In the US the Trump campaign sent out stories about how there would be two days of voting – one for the Republicans (on the right polling day) and the next day for Democrats who may then have turned up to the polling station only to see it closed and Trump in power. In the UK we have laughingly sent posts like that for UKIP voters in jest but no one believed them. In the US many people did (and posts like this designed to stop them voting for Clinton), and this contributed to the relatively low voter turnout that swept Trump to power.

Democracy subverted

None of what we have described above is actually illegal.
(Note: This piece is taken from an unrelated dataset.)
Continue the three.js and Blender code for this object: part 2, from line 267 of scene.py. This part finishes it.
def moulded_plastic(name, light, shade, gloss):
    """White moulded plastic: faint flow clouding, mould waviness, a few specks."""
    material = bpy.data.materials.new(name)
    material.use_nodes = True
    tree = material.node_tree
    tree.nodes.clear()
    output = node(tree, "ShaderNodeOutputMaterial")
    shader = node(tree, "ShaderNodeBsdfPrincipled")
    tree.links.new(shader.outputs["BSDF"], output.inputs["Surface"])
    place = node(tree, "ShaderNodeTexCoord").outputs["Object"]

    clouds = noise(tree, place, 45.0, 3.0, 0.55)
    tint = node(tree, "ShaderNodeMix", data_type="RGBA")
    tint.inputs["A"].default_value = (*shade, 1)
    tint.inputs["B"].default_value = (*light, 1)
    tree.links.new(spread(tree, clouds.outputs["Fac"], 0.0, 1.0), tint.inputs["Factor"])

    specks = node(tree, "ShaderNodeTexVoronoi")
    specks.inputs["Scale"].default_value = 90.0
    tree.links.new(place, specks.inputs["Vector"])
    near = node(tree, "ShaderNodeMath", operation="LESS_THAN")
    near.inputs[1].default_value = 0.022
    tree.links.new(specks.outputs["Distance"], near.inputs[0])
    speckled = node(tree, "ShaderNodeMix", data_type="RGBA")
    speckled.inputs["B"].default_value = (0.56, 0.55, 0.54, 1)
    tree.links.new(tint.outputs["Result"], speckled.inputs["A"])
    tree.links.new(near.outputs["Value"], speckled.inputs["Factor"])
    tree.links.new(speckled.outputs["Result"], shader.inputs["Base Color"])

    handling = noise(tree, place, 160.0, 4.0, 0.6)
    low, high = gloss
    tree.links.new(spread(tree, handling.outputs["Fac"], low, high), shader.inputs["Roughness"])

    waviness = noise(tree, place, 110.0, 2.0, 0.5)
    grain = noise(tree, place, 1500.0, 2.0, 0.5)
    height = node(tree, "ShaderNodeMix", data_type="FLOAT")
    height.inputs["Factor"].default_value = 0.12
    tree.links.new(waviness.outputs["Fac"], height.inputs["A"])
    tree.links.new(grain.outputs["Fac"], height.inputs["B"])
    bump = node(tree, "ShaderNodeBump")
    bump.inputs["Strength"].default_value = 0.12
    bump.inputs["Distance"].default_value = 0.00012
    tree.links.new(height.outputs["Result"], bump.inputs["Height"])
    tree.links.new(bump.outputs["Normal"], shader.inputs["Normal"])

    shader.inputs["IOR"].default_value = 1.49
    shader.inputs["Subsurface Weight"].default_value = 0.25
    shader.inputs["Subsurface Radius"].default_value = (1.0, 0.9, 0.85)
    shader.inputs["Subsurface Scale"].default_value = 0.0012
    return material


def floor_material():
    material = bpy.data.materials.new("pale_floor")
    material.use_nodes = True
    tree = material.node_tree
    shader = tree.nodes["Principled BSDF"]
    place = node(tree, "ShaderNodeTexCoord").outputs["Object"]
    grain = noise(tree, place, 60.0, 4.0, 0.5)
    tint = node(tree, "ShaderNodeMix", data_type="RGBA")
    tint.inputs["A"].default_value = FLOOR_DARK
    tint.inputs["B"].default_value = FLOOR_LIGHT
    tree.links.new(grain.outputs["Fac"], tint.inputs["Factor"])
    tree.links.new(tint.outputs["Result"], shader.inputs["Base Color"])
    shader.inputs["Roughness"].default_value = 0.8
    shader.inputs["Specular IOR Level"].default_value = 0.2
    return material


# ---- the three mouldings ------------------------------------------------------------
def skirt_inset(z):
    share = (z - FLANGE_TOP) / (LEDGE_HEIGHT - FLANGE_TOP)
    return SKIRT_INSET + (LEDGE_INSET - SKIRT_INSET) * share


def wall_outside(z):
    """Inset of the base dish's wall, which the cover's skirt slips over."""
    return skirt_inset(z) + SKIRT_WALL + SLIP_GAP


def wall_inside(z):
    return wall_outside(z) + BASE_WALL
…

It isn’t illegal to lie in a speech from the soapbox (politicians have done this since the dawn of time) and it isn’t illegal to paint a bus with a lie about the NHS. It also isn’t illegal to tell a biddable young voter that since they are voting Democrat they should vote on Friday as all Republicans vote on Thursday. 

There were malpractices alleged by the Guardian showing that a number of Leave campaigns coincidentally paid the same social media companies to do very similar jobs (no smoke without fire) and this was playing havoc with UK electoral law. The US companies paid by the UK campaigns aren’t governed by UK law so could stick 2 fingers up at the police from across the Atlantic. Police investigations are ongoing, but after we have signed Article 50 and are on the way out of the EU.

What has been shown by the Guardian article is that democracy has been subverted in both the US and UK by people who threw hundreds of millions of dollars at a bunch of brain boxes from Cambridge to win their campaigns in a novel way. Much of this stuff is unethical and should be against the law. It would be incredibly difficult to legislate on this, and given that many of the politicians in power today are in because of these dodgy tactics, it is extremely unlikely that they will change the law to stop themselves from doing it again.

In short? We’re pretty screwed due to social and mainstream media manipulation by some pretty rich people paying brainy people to screw with our heads.